CHILDREN adore maps. Their lore abounds with charts showing buried treasure,
plans of secret hideaways and maps of magical islands. Maps decorate their
books, from Winnie-the-Pooh to The Hobbit. From the homely glades of the
Hundred Acre Wood to the most hostile corner of Middle Earth, maps create
a unique brand of excitement.

By the time we reach adulthood, the thrill has gone. In a strange city,
we carry a discreet street map, but we unfold it only in emergencies. On
a car journey we often shun the road map, preferring instead to ask locals
for directions. If we consult a map, we make mistakes and take wrong turnings,
wasting time, squandering petrol and creating pointless pollution. According
to one estimate, wasted mileage accounts for 4 per cent of all car driving.
Not surprisingly, a considerable volume of research suggests that adults
are generally ill at ease with maps.

The implications for education are obvious: we ought to introduce children
to maps as soon as they are old enough to enjoy it. How old is old enough?
Until a few years ago, the answer might have been seven or eight years of
age, but attitudes have changed . Psychologists are steadily rolling back
a set of conservative assumptions about children’s abilities with maps.
The current view is that children as young as three can decode simple maps
while searching for a hidden toy. A year later they can use them to navigate
their way through a maze. Many children can read simple maps before they
can read.

One of the first studies to challenge tradition came from Neil Bluestein
and Linda Acredolo at the University of California at Davis. Bluestein and
Acredolo arranged a simple treasure hunt in a small room. Children had to
look at a map of the room, then find a hidden toy by deciphering its position
on the map. The room contained several landmarks – chairs, a table and foam
shapes – in addition to four small boxes, one of which concealed a toy elephant
called Peanut. To everyone’s surprise, children of five years of age invariably
found Peanut without difficulty, with the four-year-olds close on their
heels.
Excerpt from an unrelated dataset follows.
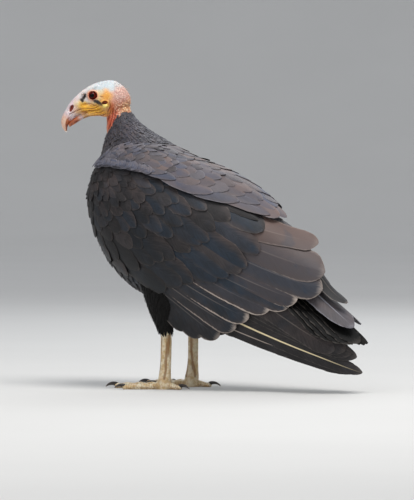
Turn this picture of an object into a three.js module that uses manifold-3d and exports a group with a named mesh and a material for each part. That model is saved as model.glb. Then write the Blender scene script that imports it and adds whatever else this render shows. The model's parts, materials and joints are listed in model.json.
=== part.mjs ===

An even greater shock was that a half of the three-year-olds came
through the test as accomplished map-readers.

More recently, Mark Blades and Christopher Spencer at the University
of Sheffield conducted similar tests with models instead of maps. Although
this renders the children’s task somewhat less abstract, the psychologists
regard it as a close approximation to map-reading.

Two key findings emerged from the study. Children as young as three
can find a toy hidden in a room by consulting a model of the room. They
can also place a doll on the model to mark their own position in the room.
There can be no doubt that they understand what the model represents, they
can decode its symbols and they can imagine their own position on the model.
In short, young children have all the necessary equipment for map-reading.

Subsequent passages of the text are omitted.